— BEGIN —
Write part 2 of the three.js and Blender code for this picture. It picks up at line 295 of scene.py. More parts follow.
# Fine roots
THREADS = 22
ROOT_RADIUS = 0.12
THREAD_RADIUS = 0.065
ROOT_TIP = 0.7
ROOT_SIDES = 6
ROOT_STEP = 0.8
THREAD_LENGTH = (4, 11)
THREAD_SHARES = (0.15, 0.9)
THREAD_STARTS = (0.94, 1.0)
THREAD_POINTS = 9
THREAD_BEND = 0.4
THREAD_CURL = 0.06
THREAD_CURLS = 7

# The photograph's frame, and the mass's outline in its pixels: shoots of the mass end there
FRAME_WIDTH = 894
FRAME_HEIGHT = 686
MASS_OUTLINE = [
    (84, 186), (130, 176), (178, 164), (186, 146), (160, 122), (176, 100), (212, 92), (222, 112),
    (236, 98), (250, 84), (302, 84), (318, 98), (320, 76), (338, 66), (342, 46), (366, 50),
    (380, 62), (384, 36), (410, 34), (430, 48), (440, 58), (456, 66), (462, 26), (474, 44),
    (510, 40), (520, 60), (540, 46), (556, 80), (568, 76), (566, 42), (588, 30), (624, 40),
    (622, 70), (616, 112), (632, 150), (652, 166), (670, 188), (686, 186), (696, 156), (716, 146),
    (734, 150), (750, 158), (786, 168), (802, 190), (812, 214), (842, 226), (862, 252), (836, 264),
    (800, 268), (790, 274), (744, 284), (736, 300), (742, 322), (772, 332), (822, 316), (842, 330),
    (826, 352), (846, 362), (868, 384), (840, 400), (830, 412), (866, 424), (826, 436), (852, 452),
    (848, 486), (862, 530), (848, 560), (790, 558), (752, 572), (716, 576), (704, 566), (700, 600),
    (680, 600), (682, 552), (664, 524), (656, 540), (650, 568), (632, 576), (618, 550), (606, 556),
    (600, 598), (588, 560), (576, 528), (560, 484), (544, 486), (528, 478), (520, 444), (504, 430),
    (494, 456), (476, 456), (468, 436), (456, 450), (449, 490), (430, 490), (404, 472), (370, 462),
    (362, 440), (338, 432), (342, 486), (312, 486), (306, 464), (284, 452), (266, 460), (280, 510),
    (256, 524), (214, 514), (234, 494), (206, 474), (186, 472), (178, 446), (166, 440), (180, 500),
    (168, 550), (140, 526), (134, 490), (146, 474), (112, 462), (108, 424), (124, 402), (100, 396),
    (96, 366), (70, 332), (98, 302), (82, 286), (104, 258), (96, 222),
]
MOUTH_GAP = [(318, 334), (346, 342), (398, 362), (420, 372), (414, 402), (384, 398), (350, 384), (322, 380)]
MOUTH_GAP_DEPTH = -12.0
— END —
— BEGIN —
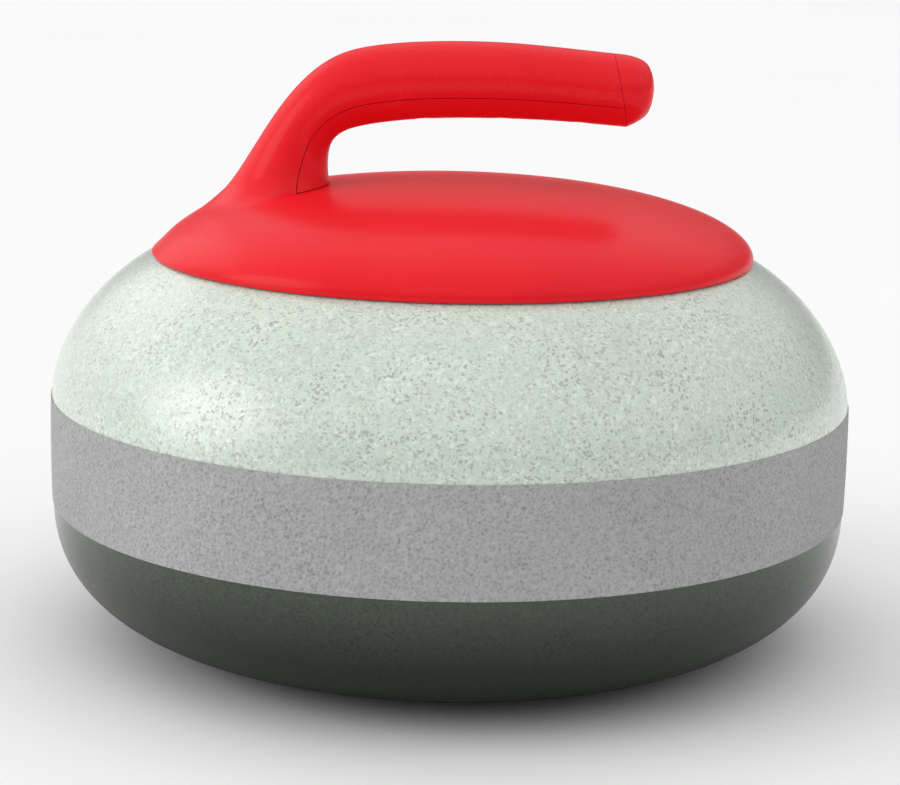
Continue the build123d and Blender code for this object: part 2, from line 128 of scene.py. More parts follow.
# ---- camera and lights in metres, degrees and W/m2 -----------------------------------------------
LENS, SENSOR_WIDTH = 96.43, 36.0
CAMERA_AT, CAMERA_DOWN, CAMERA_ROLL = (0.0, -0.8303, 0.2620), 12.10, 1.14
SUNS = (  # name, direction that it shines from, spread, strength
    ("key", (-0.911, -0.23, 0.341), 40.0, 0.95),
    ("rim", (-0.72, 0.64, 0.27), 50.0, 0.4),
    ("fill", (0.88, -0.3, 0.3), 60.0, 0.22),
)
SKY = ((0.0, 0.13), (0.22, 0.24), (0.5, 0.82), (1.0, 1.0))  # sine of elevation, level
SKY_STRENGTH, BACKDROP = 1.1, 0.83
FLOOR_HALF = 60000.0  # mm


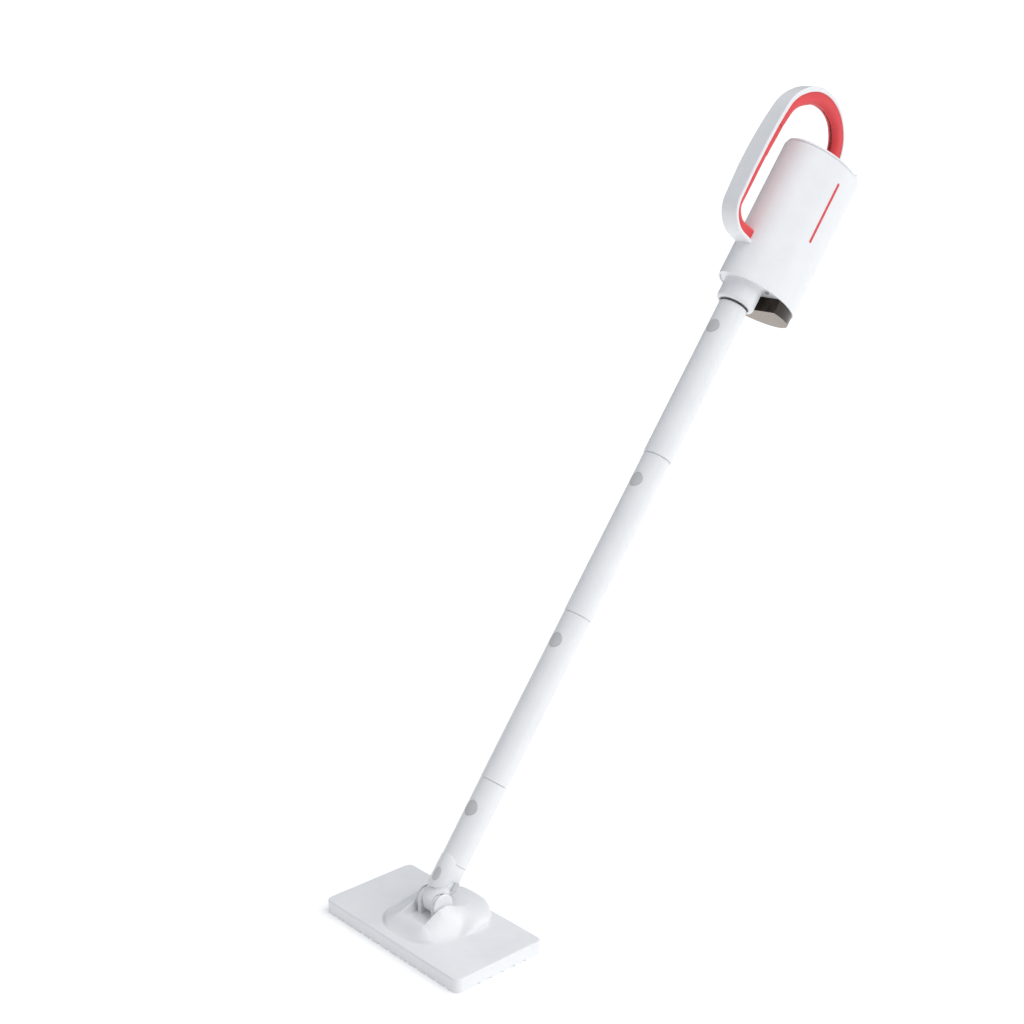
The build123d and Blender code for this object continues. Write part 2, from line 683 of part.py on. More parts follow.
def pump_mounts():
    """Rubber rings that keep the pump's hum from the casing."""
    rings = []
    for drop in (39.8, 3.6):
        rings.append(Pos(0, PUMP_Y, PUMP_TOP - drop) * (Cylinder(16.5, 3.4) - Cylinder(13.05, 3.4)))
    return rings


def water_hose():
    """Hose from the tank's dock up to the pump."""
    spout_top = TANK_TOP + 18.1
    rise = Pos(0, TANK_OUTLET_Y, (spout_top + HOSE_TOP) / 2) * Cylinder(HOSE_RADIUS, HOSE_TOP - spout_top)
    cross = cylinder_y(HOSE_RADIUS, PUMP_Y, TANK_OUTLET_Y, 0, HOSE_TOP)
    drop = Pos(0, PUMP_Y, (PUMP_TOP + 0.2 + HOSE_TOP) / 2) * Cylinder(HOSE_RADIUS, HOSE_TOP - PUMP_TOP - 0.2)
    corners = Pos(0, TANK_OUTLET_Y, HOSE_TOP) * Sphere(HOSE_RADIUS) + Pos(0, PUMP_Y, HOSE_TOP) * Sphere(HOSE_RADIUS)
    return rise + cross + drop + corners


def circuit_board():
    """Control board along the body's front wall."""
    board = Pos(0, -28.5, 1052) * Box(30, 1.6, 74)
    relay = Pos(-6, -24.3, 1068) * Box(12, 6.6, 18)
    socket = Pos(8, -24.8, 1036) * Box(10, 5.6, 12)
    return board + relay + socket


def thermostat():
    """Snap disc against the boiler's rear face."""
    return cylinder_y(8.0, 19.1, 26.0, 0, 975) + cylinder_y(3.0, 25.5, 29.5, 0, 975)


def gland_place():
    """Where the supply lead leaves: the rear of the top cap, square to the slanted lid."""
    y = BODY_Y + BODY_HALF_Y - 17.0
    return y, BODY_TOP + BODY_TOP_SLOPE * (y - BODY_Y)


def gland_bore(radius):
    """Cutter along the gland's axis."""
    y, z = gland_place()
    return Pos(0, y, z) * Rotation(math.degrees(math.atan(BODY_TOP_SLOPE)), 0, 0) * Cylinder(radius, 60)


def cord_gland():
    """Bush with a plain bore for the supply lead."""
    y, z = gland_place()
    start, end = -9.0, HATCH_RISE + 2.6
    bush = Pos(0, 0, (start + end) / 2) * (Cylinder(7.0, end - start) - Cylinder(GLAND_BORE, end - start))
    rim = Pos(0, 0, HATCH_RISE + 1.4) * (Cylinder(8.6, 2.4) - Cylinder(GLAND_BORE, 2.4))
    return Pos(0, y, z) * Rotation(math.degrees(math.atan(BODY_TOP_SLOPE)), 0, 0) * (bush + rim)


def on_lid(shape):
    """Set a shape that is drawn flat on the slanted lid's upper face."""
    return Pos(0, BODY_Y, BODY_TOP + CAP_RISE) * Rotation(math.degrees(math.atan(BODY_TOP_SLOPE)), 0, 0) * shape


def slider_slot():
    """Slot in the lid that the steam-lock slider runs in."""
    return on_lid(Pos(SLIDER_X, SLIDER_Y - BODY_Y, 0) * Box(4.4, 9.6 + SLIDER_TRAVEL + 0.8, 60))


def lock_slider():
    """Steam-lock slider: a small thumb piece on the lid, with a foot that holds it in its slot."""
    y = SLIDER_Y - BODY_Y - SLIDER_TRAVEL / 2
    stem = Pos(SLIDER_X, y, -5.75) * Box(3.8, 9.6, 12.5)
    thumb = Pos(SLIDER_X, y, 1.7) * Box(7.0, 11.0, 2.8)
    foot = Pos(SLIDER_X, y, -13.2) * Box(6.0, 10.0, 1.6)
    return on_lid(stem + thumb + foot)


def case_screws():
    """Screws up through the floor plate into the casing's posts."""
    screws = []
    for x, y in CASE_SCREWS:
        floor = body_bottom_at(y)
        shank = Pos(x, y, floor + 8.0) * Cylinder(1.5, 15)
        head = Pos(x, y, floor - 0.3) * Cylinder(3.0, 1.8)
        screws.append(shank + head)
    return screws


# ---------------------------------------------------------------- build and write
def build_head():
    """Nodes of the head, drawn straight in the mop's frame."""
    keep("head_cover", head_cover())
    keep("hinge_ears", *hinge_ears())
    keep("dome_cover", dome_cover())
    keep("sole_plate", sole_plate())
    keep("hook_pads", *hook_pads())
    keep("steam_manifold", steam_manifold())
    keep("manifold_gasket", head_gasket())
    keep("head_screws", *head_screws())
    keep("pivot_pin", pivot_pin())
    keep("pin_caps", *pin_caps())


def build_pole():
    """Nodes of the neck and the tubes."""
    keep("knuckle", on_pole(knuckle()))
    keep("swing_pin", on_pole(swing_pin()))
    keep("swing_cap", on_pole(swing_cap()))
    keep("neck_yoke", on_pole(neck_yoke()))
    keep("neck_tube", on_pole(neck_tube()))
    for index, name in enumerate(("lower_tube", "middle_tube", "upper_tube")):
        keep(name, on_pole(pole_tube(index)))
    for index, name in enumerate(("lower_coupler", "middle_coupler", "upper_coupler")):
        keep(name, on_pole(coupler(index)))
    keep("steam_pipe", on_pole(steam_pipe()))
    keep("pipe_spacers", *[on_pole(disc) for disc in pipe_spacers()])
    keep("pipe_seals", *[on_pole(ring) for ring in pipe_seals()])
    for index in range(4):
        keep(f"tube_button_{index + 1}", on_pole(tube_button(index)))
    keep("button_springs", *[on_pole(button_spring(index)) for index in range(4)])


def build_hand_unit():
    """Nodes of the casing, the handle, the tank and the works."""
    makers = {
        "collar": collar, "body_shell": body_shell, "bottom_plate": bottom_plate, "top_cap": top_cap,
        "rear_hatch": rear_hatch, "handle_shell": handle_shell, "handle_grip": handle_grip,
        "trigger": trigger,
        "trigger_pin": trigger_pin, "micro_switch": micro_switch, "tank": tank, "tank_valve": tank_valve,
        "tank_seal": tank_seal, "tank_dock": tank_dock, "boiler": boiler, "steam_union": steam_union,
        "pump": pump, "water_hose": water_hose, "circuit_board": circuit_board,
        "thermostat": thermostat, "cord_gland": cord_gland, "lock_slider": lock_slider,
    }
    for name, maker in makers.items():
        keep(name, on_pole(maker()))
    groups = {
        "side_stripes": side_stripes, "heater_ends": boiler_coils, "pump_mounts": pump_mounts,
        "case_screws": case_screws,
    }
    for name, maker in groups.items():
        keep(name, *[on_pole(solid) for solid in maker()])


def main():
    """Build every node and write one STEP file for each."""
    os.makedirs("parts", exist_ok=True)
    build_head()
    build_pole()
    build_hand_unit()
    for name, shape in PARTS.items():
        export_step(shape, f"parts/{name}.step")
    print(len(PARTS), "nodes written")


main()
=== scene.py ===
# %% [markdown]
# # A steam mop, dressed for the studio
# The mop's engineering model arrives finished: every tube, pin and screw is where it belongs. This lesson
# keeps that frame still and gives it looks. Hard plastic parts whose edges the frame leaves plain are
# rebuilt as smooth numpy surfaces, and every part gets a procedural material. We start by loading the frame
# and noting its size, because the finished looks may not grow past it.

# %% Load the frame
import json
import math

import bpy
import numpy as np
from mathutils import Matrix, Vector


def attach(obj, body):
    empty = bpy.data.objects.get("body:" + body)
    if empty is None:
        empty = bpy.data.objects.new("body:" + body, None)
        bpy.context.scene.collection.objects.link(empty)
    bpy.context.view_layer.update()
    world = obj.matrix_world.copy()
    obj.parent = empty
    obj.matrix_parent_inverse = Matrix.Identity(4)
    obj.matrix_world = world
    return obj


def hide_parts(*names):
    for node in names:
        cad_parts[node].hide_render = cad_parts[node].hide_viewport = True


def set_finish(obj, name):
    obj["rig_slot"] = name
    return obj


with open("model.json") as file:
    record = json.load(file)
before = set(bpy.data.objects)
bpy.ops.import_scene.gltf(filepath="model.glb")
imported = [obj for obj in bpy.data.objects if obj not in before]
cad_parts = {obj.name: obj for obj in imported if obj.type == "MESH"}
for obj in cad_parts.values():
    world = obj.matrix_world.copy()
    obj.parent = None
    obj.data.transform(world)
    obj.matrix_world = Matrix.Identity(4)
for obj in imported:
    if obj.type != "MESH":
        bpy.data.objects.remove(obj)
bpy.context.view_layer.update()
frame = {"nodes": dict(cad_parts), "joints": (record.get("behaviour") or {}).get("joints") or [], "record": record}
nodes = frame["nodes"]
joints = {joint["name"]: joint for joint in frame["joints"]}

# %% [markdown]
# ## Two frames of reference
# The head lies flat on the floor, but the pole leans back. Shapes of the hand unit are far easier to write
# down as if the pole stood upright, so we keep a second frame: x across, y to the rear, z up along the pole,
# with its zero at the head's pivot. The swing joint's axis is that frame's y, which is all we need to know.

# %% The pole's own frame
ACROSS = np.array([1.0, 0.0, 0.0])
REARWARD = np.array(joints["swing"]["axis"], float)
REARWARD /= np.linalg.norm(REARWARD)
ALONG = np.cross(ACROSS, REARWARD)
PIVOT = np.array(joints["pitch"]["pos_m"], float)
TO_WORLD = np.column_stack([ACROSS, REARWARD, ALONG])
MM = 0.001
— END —
**PROBLEM STATEMENT:**
Give again, word for word, the lines starting at the line that has "for name, shape" and ending at the line that has "bpy.data.objects.remove(obj)", with both of those lines included and nothing else.

**RESULT OF THE EXERCISE:**
    for name, shape in PARTS.items():
        export_step(shape, f"parts/{name}.step")
    print(len(PARTS), "nodes written")


main()
=== scene.py ===
# %% [markdown]
# # A steam mop, dressed for the studio
# The mop's engineering model arrives finished: every tube, pin and screw is where it belongs. This lesson
# keeps that frame still and gives it looks. Hard plastic parts whose edges the frame leaves plain are
# rebuilt as smooth numpy surfaces, and every part gets a procedural material. We start by loading the frame
# and noting its size, because the finished looks may not grow past it.

# %% Load the frame
import json
import math

import bpy
import numpy as np
from mathutils import Matrix, Vector


def attach(obj, body):
    empty = bpy.data.objects.get("body:" + body)
    if empty is None:
        empty = bpy.data.objects.new("body:" + body, None)
        bpy.context.scene.collection.objects.link(empty)
    bpy.context.view_layer.update()
    world = obj.matrix_world.copy()
    obj.parent = empty
    obj.matrix_parent_inverse = Matrix.Identity(4)
    obj.matrix_world = world
    return obj


def hide_parts(*names):
    for node in names:
        cad_parts[node].hide_render = cad_parts[node].hide_viewport = True


def set_finish(obj, name):
    obj["rig_slot"] = name
    return obj


with open("model.json") as file:
    record = json.load(file)
before = set(bpy.data.objects)
bpy.ops.import_scene.gltf(filepath="model.glb")
imported = [obj for obj in bpy.data.objects if obj not in before]
cad_parts = {obj.name: obj for obj in imported if obj.type == "MESH"}
for obj in cad_parts.values():
    world = obj.matrix_world.copy()
    obj.parent = None
    obj.data.transform(world)
    obj.matrix_world = Matrix.Identity(4)
for obj in imported:
    if obj.type != "MESH":
        bpy.data.objects.remove(obj)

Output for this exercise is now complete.